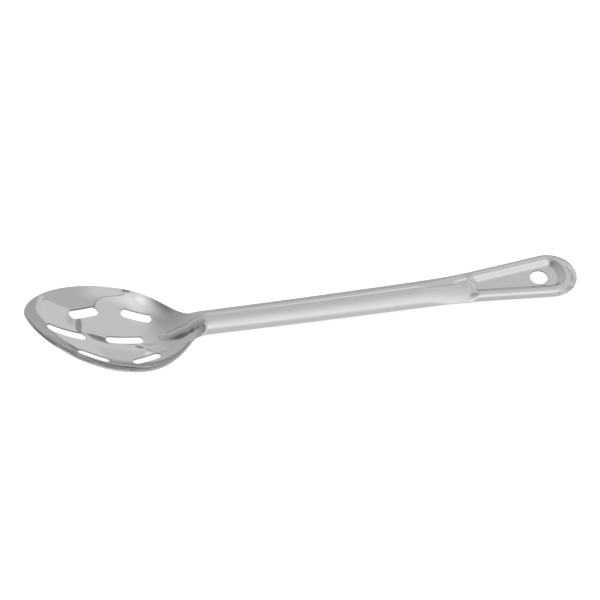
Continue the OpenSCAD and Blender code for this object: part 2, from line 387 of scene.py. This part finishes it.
index = add(tree, "GeometryNodeInputIndex")
rear = below(0.5, calc("MODULO", index, 2.0))
side = 1.0 - 2.0 * below(1.5, index)
tall, width = g["cutter height"], g["slot width"]
middle_x = blend(g["middle front slot"], g["middle rear slot"], rear)
side_x = blend(g["side front slot"], g["side rear slot"], rear)
side_turn = g["side slot turn"] * side * (1.0 - 2.0 * rear)
hole_x = g["bowl length"] + g["handle length"] - g["hole inset"]
middle_pin = punch(tree, width, g["middle slot length"], tall)
side_pin = punch(tree, width, g["side slot length"], tall)
hole_pin = punch(tree, g["hole width"], g["hole width"], tall)
punches = [
    stand(tree, middle_pin, 2, middle_x),
    stand(tree, side_pin, 4, side_x, g["side slot offset"] * side, side_turn),
    stand(tree, hole_pin, 1, hole_x),
]
joined = add(tree, "GeometryNodeJoinGeometry", {"Geometry": punches})
pins = add(tree, "GeometryNodeRealizeInstances", {"Geometry": joined})
cut = {"operation": "DIFFERENCE", "solver": "EXACT"}
pierced = add(tree, "GeometryNodeMeshBoolean", {"Mesh 1": blank, "Mesh 2": pins}, **cut)
print("nodes so far:", len(tree.nodes))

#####

- SHORT TASK
Output all of the material exactly as written.

- SOLUTION FOR THIS TASK
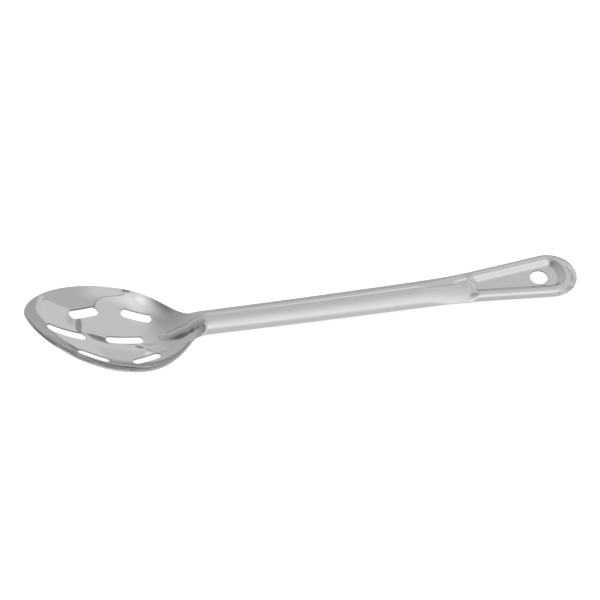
Continue the OpenSCAD and Blender code for this object: part 2, from line 387 of scene.py. This part finishes it.
index = add(tree, "GeometryNodeInputIndex")
rear = below(0.5, calc("MODULO", index, 2.0))
side = 1.0 - 2.0 * below(1.5, index)
tall, width = g["cutter height"], g["slot width"]
middle_x = blend(g["middle front slot"], g["middle rear slot"], rear)
side_x = blend(g["side front slot"], g["side rear slot"], rear)
side_turn = g["side slot turn"] * side * (1.0 - 2.0 * rear)
hole_x = g["bowl length"] + g["handle length"] - g["hole inset"]
middle_pin = punch(tree, width, g["middle slot length"], tall)
side_pin = punch(tree, width, g["side slot length"], tall)
hole_pin = punch(tree, g["hole width"], g["hole width"], tall)
punches = [
    stand(tree, middle_pin, 2, middle_x),
    stand(tree, side_pin, 4, side_x, g["side slot offset"] * side, side_turn),
    stand(tree, hole_pin, 1, hole_x),
]
joined = add(tree, "GeometryNodeJoinGeometry", {"Geometry": punches})
pins = add(tree, "GeometryNodeRealizeInstances", {"Geometry": joined})
cut = {"operation": "DIFFERENCE", "solver": "EXACT"}
pierced = add(tree, "GeometryNodeMeshBoolean", {"Mesh 1": blank, "Mesh 2": pins}, **cut)
print("nodes so far:", len(tree.nodes))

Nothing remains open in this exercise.